Senegal: EU urges transparency in voter registration

AFP PHOTO / FILE

Supporters hold signs backing the re-election of Senegal’s President Abdoulaye Wade as hundreds of thousands rallied in his support in on July 23, 2011.

Dakar, Friday

The European Union observer mission in Senegal has urged the Electoral Affairs Ministry to ensure more transparency in the distribution of voter cards to lend credibility to the February 26 presidential elections.

The EU mission has recommended in a statement that the ministry periodically publishes the number of voter cards issued.

It further requested the ministry to work with the prefects and sub-prefects to provide information to the public about the number of voter cards issued in their respective localities.

The mission urged the Electoral Affairs Ministry to provide information on the number of voter cards produced before 2010, in 2010 and in 2011.

The EU call comes in the wake violence that erupted in the country after the country’s top court last month ruled that President Abdoulaye Wade can run for a third term in office.

Riot police fired tear gas and rubber bullets Wednesday to disperse protesters trying to hold a banned march against President Abdoulaye Wade’s bid for a third term in this month’s elections.

Protesters set buildings and barricades on fire in the capital. A policeman was killed in the unrest, officials say.

The mission has also asked the national electoral commission and the independent departmental electoral unit to publish information regarding the distribution of the voter cards.

Such information, EU pointed out, would enable the mission and other stakeholders to examine the present stage of the electoral process.

The EU observers arrived in Senegal on January 20 and have been following the tense electoral process. They observers at the same time called for respect of the country’s constitution.

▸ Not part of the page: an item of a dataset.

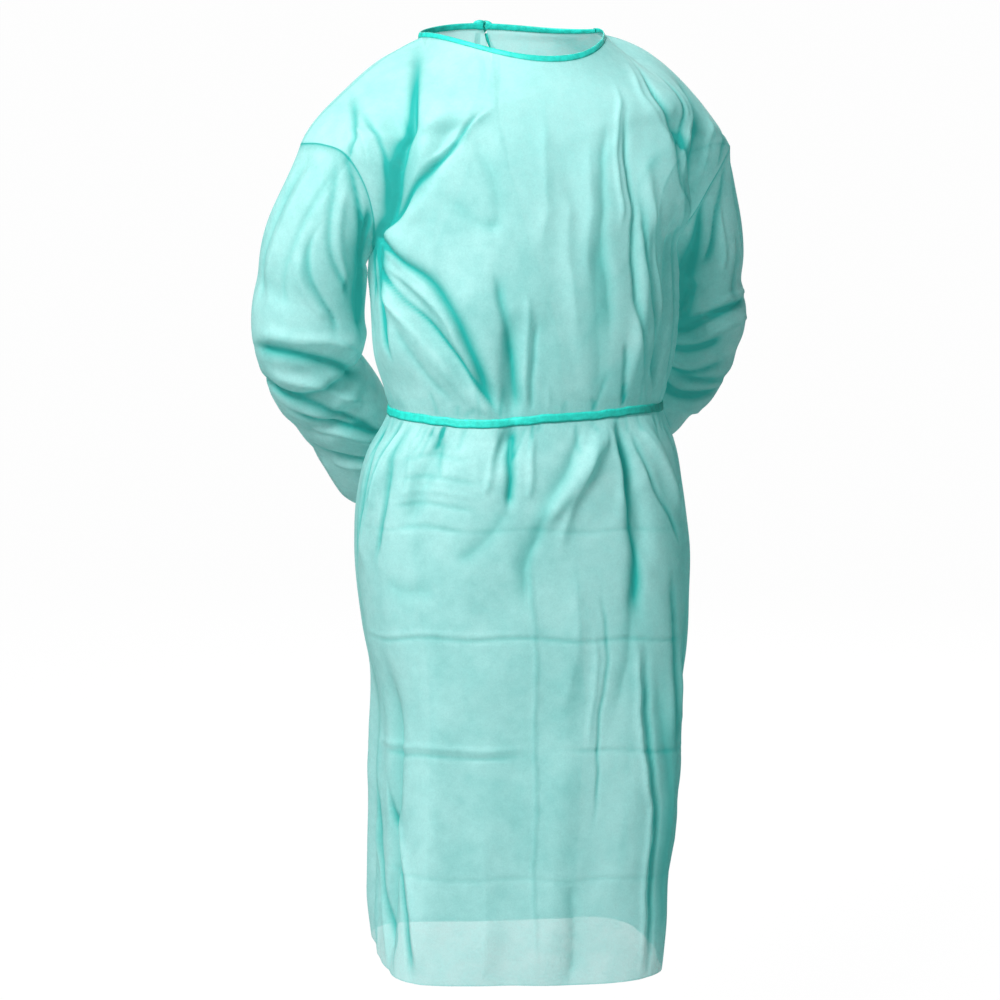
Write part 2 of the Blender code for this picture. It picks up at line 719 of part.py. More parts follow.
def tail_grid(side, knot, length):
    """One hanging end of a tape. It leaves the knot, follows the back and swings away from the other."""
    start = knot + np.array([side * KNOT_WIDTH / 4, 0.0, -KNOT_HEIGHT / 2 * KNOT_UNDER - SEAM])
    rows = []
    for share in np.linspace(0.0, 1.0, TAIL_ROWS):
        across = side * (TAIL_START_SHARE + TAIL_SPREAD * share**TAIL_CURVE)
        height = start[2] - length * share
        middle = on_back(across, min(height, -YOKE_FADE * share), 0.0)[0]
        sway = TAIL_SWAY * math.sin(TAIL_WAVES * math.pi * share + side)
        stand = TAIL_STAND + TAIL_DRIFT * share + TAIL_BOW * math.sin(math.pi * share)
        hung = ease(share / TAIL_LEAVES_KNOT)
        middle = (middle + np.array([sway, stand, 0.0])) * hung + start * (1.0 - hung)
        middle[2] = height
        turn = TAIL_TURN * math.sin(TAIL_TURNS * math.pi * share + side)
        half = np.array([BELT_WIDTH / 2, turn, 0.0])
        rows.append([middle + half, middle - half])
    return np.array(rows)[::-1]


def add_knot(collection, name, centre, material):
    """A flat soft knot: a squashed ball, drawn in across its middle where the tape wraps it."""
    shape = bmesh.new()
    bmesh.ops.create_uvsphere(shape, u_segments=KNOT_SIDES, v_segments=KNOT_ROWS, radius=1.0)
    for vertex in shape.verts:
        x, y, z = vertex.co
        waist = 1.0 - KNOT_WRAP * math.exp(-((x / KNOT_WRAP_WIDTH) ** 2))
        vertex.co = (x * KNOT_WIDTH / 2, y * waist * KNOT_DEPTH / 2, z * waist * KNOT_HEIGHT / 2)
    mesh = bpy.data.meshes.new(name)
    shape.to_mesh(mesh)
    shape.free()
    mesh.shade_smooth()
    mesh.materials.append(material)
    knot = bpy.data.objects.new(name, mesh)
    knot.location = centre
    collection.objects.link(knot)
    return knot


def make_material(name, colour, roughness):
    material = bpy.data.materials.new(name)
    material.use_nodes = True
    shader = material.node_tree.nodes["Principled BSDF"]
    shader.inputs["Base Color"].default_value = (*colour, 1.0)
    shader.inputs["Roughness"].default_value = roughness
    shader.inputs["Metallic"].default_value = 0.0
    return material


def add_wall(collection, name, outer, normals, thickness, material, closed=False):
    vertices, faces = walls(outer, outer - normals * thickness, closed)
    mesh = bpy.data.meshes.new(name)
    mesh.from_pydata(vertices.tolist(), [], faces)
    mesh.update()
    corners = vertices[np.array(faces)]
    halves = np.concatenate([corners[:, :3], corners[:, [0, 2, 3]]])
    if np.linalg.det(halves).sum() < 0:
        mesh.flip_normals()
    mesh.shade_smooth()
    mesh.set_sharp_from_angle(angle=math.radians(CREASE_DEGREES))
    mesh.materials.append(material)
    thing = bpy.data.objects.new(name, mesh)
    collection.objects.link(thing)
    return thing


def main():
    clear_scene()
    collection = bpy.data.collections.new("isolation_gown")
    bpy.context.scene.collection.children.link(collection)
    cloth = make_material("gown_cloth", CLOTH_GREEN, 0.75)

    front = front_grid()
    backs = {side: back_grid(side) for side in (1, -1)}
    grids = {"front": front, "back_left": backs[1], "back_right": backs[-1]}
    closed = {"front": False, "back_left": False, "back_right": False}
    offsets = {}
    for side, word in ((1, "left"), (-1, "right")):
        loop = armhole(front, backs[side], side)
        grid, ahead, tangent, centre = sleeve_grid(loop, side)
        offsets["sleeve_" + word] = ahead * SEAM
        offsets["cuff_" + word] = ahead * SEAM
        grids["sleeve_" + word] = grid
        closed["sleeve_" + word] = True
        grids["cuff_" + word] = cuff_grid(grid[-1], tangent, centre)
        closed["cuff_" + word] = True
    normals = shared_normals(grids, closed)

    for name in ("front", "back_left", "back_right"):
        grid = grids[name]
        skirt = slice(0, len(SKIRT_RISES) + 1)
        if name in ("front", "back_right"):
            pulled(grid, column=0, part=skirt)
        if name in ("front", "back_left"):
            pulled(grid, column=-1, part=skirt)
        if name == "front":
            pulled(grid, row=-1, part=slice(0, SHOULDER_COLUMNS + 1))
            pulled(grid, row=-1, part=slice(-SHOULDER_COLUMNS - 1, None))
        elif name == "back_left":
            pulled(grid, row=-1, part=slice(-SHOULDER_COLUMNS - 1, None))
        else:
            pulled(grid, row=-1, part=slice(0, SHOULDER_COLUMNS + 1))
    belt = belt_grid(front, normals)
    binding = binding_grid(front, backs)
    for name, grid in grids.items():
        # A whole sleeve stands a seam's width off its armhole.
        grid = grid + offsets.get(name, 0.0)
        add_wall(collection, name, grid, normals[name], CLOTH, cloth, closed[name])

    tape = make_material("gown_tape", TAPE_GREEN, 0.6)
    strips = {"belt": belt, "neck_binding": binding}
    belt_knot = on_back(0.0, BELT_RISE, SEAM * 2 + TAPE + BELT_EASE + KNOT_DEPTH / 2)[0]
    neck_knot = (binding[1][0] + binding[1][-1]) / 2
    neck_knot = neck_knot + np.array([0.0, SEAM + KNOT_DEPTH / 2 + NECK_KNOT_STAND, 0.0])
    for side, word in ((1, "left"), (-1, "right")):
        strips["belt_tail_" + word] = tail_grid(side, belt_knot, BELT_TAIL)
        strips["neck_tail_" + word] = tail_grid(side, neck_knot, NECK_TAIL)
    strip_normals = shared_normals(strips, {name: False for name in strips})
    for name, grid in strips.items():
        add_wall(collection, name, grid, strip_normals[name], TAPE, tape)
    add_knot(collection, "belt_knot", belt_knot, tape)
    add_knot(collection, "neck_knot", neck_knot, tape)


main()
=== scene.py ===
import math

import bpy
import numpy as np
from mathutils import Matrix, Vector


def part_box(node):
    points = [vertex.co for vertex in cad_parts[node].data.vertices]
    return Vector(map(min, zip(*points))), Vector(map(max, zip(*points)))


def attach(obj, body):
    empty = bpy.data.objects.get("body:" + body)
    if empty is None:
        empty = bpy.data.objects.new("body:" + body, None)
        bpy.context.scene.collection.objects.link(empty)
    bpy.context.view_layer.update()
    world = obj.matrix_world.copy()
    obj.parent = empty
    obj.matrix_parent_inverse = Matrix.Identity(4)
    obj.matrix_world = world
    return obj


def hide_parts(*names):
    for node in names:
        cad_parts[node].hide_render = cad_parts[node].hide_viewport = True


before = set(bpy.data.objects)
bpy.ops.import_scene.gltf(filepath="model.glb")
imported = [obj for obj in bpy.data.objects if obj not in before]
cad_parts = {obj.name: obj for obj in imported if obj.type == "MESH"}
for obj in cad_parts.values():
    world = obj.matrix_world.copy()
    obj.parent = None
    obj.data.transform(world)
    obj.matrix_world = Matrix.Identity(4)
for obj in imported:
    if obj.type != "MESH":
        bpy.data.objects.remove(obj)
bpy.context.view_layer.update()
print("frame loaded:", len(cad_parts), "nodes")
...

The EU mission said it was interested in the 2011 voter cards distribution figures following the revision of the voter registration and those produced in the aftermath of the demarcation of new chiefdoms and polling stations.

The opposition had criticised the boundaries delimitation creating tension that prompted violence that led to deaths. “This is primordial and must be detailed enough,” the statement insisted.

The mission’s intervention stems from agitation by the opposition about the viability of the voter cards and the inability of many illegible people to obtain them.

Before the arrival of the EU observers, several opposition parties had been slugging it out with the ruling party over the refusal by the police stations to issue voter cards to thousands of opposition youths.

Duplicated cards

Early this week, the local media published some duplicated voter cards which the opposition claimed was a tip of the iceberg of the massive fraud that President Abdoulaye Wade had planned.

The mission has also called on political parties to deploy their representatives to all the administrative commissions responsible for the distribution of voter cards as stipulated by the electoral code.